#### Given entries ####

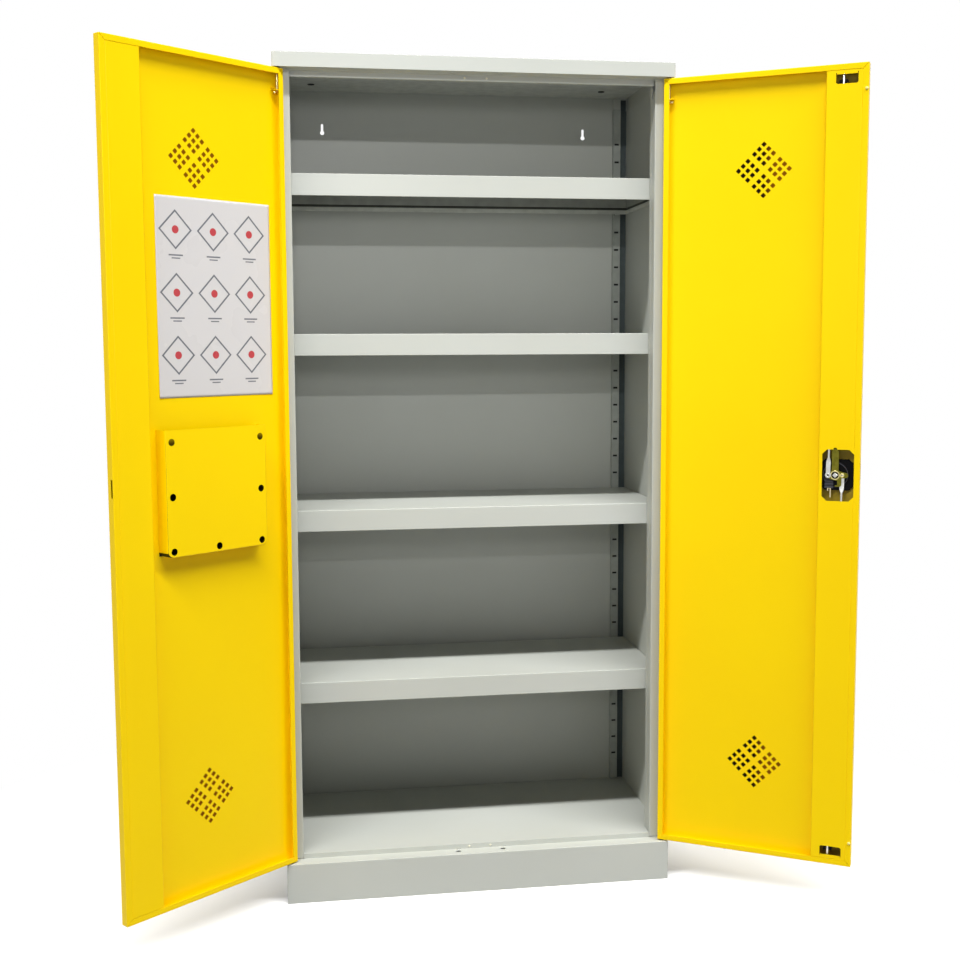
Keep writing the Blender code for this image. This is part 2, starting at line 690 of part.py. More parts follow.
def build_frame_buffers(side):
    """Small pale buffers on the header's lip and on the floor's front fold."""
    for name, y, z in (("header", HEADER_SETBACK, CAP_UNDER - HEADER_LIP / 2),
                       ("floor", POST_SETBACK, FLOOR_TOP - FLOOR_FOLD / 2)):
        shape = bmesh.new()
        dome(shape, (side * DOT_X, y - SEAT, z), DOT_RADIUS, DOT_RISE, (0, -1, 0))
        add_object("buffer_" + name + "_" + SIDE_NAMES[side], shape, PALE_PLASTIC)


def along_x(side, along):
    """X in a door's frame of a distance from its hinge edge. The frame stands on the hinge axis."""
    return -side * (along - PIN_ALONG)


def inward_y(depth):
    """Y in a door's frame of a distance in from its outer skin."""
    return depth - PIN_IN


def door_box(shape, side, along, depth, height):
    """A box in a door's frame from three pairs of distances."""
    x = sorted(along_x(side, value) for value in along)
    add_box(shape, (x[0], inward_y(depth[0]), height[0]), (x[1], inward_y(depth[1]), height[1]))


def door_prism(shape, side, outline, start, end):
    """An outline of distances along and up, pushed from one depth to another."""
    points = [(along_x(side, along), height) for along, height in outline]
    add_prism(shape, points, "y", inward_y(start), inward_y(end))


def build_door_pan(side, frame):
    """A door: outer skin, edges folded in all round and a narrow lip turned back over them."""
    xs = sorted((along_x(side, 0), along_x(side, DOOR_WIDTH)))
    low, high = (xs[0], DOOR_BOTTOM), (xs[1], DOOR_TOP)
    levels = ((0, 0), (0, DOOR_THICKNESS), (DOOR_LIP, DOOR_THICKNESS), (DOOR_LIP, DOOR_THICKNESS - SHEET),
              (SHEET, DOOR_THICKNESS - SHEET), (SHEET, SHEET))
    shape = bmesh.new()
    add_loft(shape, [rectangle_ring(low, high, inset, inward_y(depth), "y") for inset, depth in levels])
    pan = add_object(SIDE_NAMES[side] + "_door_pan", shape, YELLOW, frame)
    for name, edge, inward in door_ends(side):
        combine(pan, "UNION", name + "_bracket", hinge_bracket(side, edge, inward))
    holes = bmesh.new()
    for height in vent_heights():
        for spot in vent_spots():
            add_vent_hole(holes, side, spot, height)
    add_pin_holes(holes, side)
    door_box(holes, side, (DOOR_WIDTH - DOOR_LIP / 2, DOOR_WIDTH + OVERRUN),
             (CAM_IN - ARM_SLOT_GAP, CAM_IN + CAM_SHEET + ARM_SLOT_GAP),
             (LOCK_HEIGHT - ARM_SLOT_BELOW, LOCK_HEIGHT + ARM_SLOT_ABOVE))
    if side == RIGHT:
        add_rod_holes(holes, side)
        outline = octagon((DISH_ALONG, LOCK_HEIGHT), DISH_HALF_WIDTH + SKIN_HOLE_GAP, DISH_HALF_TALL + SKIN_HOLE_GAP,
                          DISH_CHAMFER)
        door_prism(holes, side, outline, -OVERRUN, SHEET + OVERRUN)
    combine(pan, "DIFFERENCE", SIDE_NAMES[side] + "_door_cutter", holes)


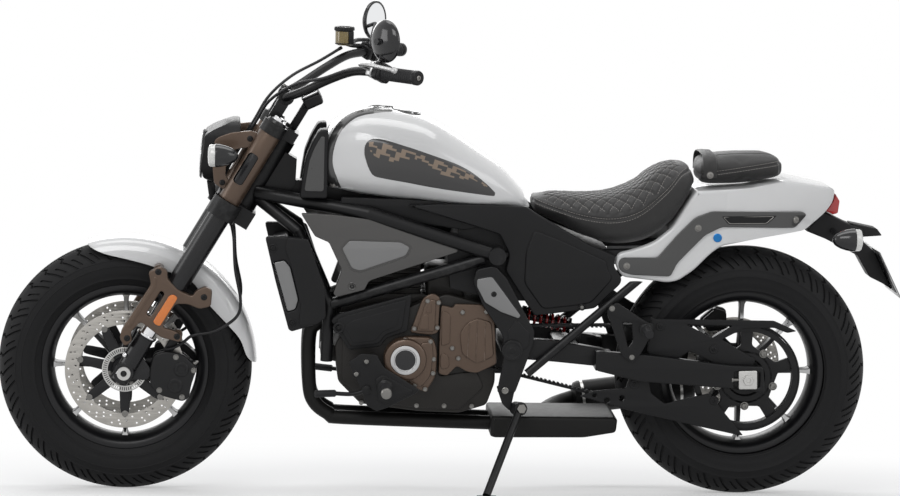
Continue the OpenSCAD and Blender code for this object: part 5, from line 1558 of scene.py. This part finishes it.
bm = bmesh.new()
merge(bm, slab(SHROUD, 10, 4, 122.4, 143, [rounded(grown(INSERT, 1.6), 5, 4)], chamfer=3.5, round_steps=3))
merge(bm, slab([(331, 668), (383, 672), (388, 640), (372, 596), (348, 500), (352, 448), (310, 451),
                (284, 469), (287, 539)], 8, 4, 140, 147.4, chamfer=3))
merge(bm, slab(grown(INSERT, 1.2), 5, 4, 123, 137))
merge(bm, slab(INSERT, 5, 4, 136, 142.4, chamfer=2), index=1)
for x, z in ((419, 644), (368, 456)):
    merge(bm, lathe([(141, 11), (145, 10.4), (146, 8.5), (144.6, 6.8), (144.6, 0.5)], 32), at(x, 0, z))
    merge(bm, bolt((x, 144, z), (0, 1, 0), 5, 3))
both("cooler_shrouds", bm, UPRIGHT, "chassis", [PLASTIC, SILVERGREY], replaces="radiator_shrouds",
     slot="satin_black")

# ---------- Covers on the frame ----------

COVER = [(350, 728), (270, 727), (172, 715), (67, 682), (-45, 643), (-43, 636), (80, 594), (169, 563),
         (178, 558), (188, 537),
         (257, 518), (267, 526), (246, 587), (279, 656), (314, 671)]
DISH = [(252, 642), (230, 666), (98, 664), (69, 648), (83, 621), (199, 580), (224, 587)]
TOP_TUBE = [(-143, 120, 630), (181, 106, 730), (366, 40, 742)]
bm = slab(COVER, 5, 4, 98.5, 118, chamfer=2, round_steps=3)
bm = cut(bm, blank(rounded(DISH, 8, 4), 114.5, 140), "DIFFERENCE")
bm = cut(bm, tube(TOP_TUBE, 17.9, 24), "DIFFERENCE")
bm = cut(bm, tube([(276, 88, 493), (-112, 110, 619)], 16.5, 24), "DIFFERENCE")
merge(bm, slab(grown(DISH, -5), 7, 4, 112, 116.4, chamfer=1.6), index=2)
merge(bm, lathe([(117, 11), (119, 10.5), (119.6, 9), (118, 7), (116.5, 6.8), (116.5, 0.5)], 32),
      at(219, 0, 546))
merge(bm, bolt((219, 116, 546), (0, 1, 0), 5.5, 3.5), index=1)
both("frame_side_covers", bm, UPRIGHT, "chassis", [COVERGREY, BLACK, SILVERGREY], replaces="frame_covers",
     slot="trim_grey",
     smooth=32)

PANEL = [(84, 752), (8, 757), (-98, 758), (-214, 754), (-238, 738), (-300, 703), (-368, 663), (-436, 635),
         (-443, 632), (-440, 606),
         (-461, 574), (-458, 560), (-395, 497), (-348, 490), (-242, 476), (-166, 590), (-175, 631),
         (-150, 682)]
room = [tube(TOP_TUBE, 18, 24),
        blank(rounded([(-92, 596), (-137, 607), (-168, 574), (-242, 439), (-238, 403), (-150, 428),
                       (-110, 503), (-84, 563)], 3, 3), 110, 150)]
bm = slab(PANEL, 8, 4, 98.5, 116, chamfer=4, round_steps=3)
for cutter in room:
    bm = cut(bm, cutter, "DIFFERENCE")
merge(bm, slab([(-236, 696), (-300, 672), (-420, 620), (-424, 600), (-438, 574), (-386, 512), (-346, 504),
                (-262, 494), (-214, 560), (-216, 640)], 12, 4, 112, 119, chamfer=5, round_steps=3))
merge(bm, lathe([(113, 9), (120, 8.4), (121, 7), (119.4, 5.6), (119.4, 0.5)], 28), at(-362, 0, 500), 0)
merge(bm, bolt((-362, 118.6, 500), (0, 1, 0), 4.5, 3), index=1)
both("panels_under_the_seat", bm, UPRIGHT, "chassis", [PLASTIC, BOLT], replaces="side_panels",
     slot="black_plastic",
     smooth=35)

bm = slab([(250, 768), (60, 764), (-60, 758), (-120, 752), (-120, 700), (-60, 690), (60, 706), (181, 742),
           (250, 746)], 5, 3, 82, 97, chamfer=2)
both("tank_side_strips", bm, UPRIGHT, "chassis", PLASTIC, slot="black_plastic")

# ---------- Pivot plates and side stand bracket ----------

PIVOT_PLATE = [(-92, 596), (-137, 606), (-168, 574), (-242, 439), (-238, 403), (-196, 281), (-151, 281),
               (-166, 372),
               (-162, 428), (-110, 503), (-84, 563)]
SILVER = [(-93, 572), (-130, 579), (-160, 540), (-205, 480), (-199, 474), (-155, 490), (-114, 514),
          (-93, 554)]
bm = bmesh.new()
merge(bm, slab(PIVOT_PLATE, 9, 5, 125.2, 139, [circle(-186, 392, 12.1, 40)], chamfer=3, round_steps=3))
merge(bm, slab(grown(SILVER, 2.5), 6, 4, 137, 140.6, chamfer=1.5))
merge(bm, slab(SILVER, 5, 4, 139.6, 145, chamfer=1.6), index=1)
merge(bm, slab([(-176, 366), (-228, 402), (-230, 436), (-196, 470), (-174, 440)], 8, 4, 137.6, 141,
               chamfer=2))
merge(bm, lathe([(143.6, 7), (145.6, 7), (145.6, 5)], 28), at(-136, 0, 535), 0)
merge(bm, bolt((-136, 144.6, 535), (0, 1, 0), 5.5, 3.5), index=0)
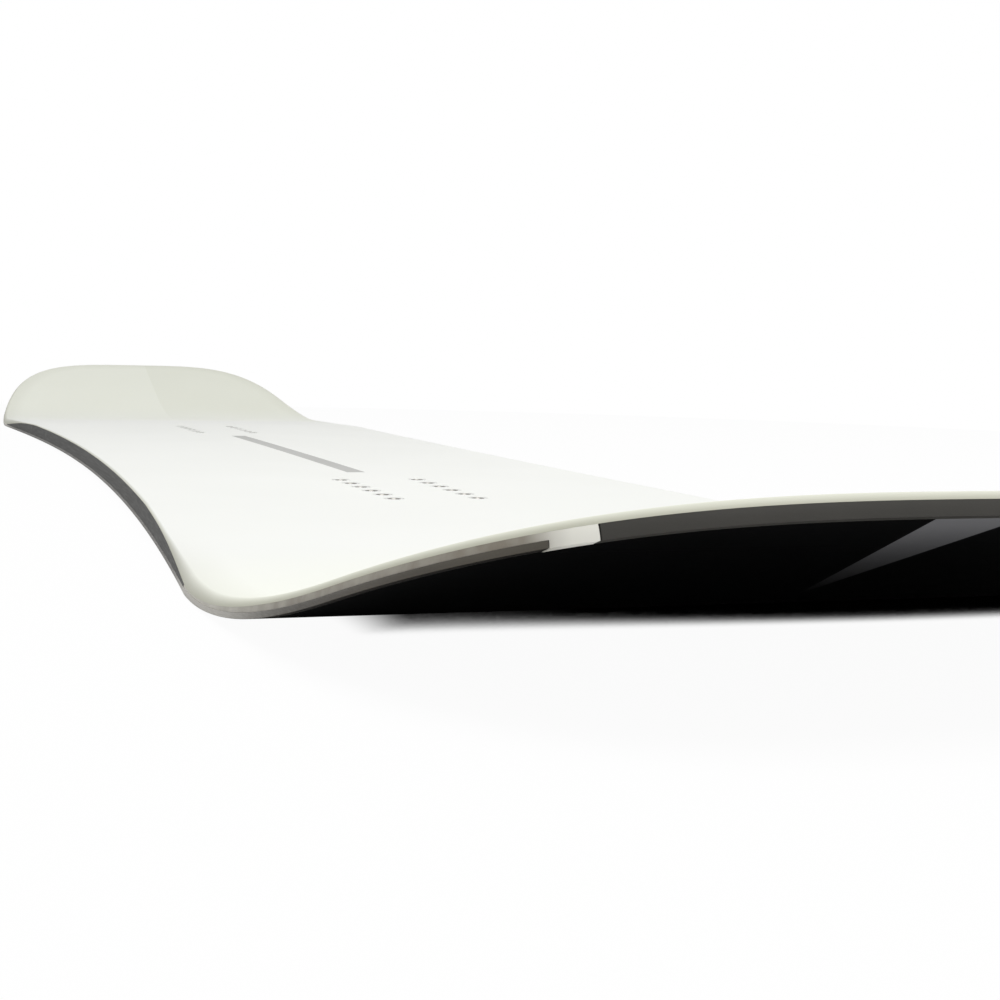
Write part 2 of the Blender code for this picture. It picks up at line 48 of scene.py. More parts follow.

####

Given problem:
Reproduce verbatim only this range: the first line of the material through the line that contains "SIDE_NAMES[side], shape, PALE_PLASTIC)", inclusive.

Expected output:
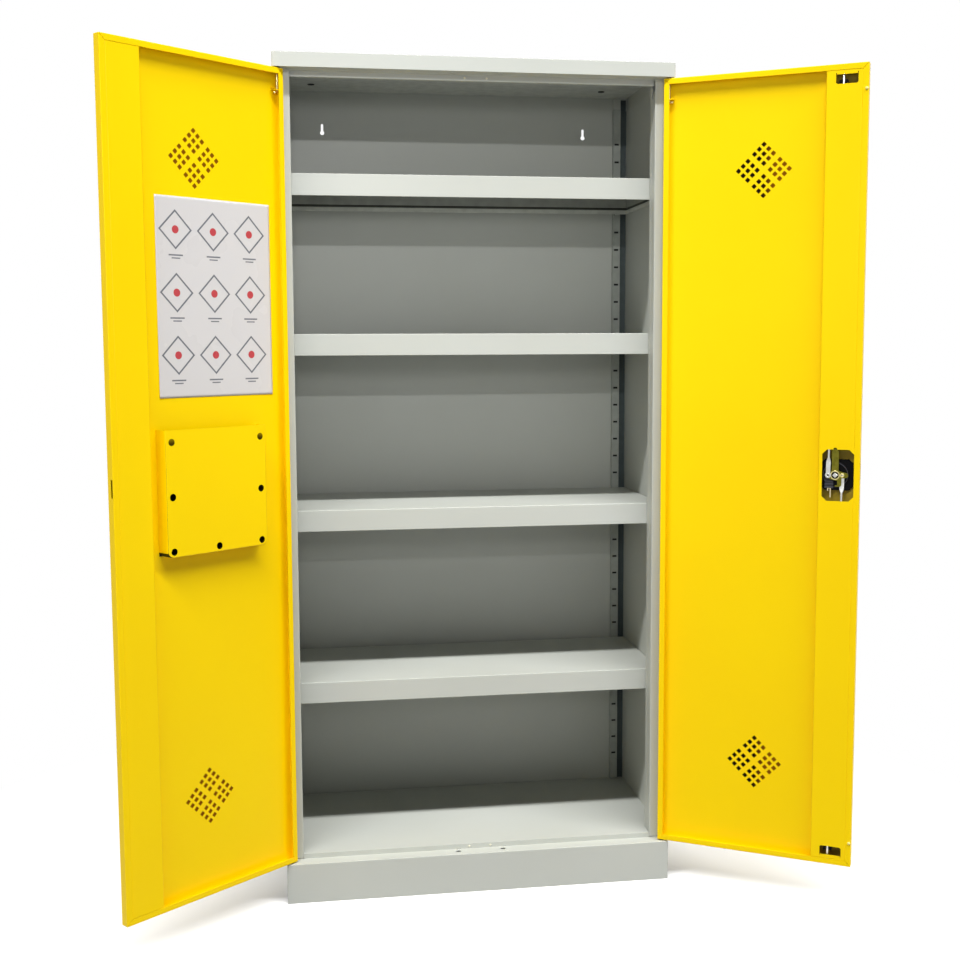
Keep writing the Blender code for this image. This is part 2, starting at line 690 of part.py. More parts follow.
def build_frame_buffers(side):
    """Small pale buffers on the header's lip and on the floor's front fold."""
    for name, y, z in (("header", HEADER_SETBACK, CAP_UNDER - HEADER_LIP / 2),
                       ("floor", POST_SETBACK, FLOOR_TOP - FLOOR_FOLD / 2)):
        shape = bmesh.new()
        dome(shape, (side * DOT_X, y - SEAT, z), DOT_RADIUS, DOT_RISE, (0, -1, 0))
        add_object("buffer_" + name + "_" + SIDE_NAMES[side], shape, PALE_PLASTIC)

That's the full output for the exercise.